Rather than relying on standalone tools, organizations get a layered system built for today’s distributed landscape. Identity, cloud, network, and endpoint insights all contribute to a stronger defense posture.
To make all of this work successfully together, enterprises need complete insight across the stack.
Why Enterprises Are Moving Toward Full-Stack Visibility
Enterprises are moving toward a simple fact: they must have visibility across their environment. Modern attacks mimic normal behavior, making them harder to detect as malware. Without a unified view, teams only see scattered alerts that never show the full story.
Full-stack visibility solves this. It integrates signals from devices, users, networks, apps, and cloud services into a single layer. Then, security teams can see the whole attack path, rather than just small pieces.
More than just revealing threats, full-stack visibility empowers security teams to prioritize responses and allocate resources effectively. It enables proactive decision-making before attacks escalate. By providing context and clarity across the environment, it transforms raw data into strategic insight, giving teams the confidence to act decisively.
If an attacker moves from a stolen account to a cloud admin panel, or extracts data through an unusual SaaS workflow, the pattern becomes instantly visible.

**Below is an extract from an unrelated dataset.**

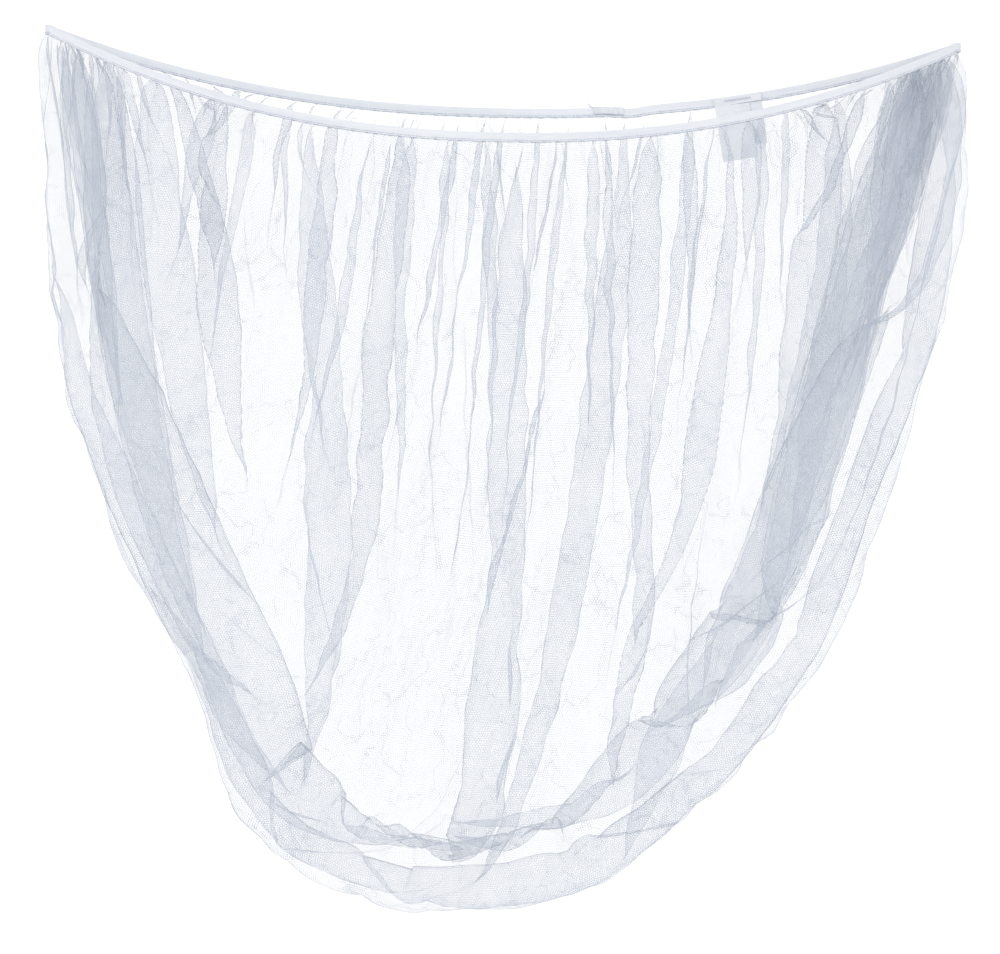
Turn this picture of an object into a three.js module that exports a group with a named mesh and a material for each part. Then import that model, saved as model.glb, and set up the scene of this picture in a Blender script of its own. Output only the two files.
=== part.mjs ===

It cuts response time. It removes blind spots. And it strengthens prevention, allowing policies to adjust in real time. In short, full-stack visibility provides enterprises with continuous insight, enabling them to stop complex threats before they escalate.
Industry experts emphasize that a full-stack approach is both crucial and fundamental. As leaders like Raja M, Product Marketing Manager at ManageEngine, have noted, complex threats demand visibility that spans the entire cloud-to-endpoint stack, ensuring no alert is isolated.
Watch the full interview:
Conclusion
Enterprise security is much more than simply ticking boxes on a device; it is about having unified visibility. It’s about protecting the entire digital footprint, from the cloud to the coffee shop. Zero Trust, XDR, and SASE provide that unified layer. These frameworks ensure your defense is a continuous, comprehensive, and smarter ecosystem than the attacks you face. Stop managing disparate tools. Start securing the entire business.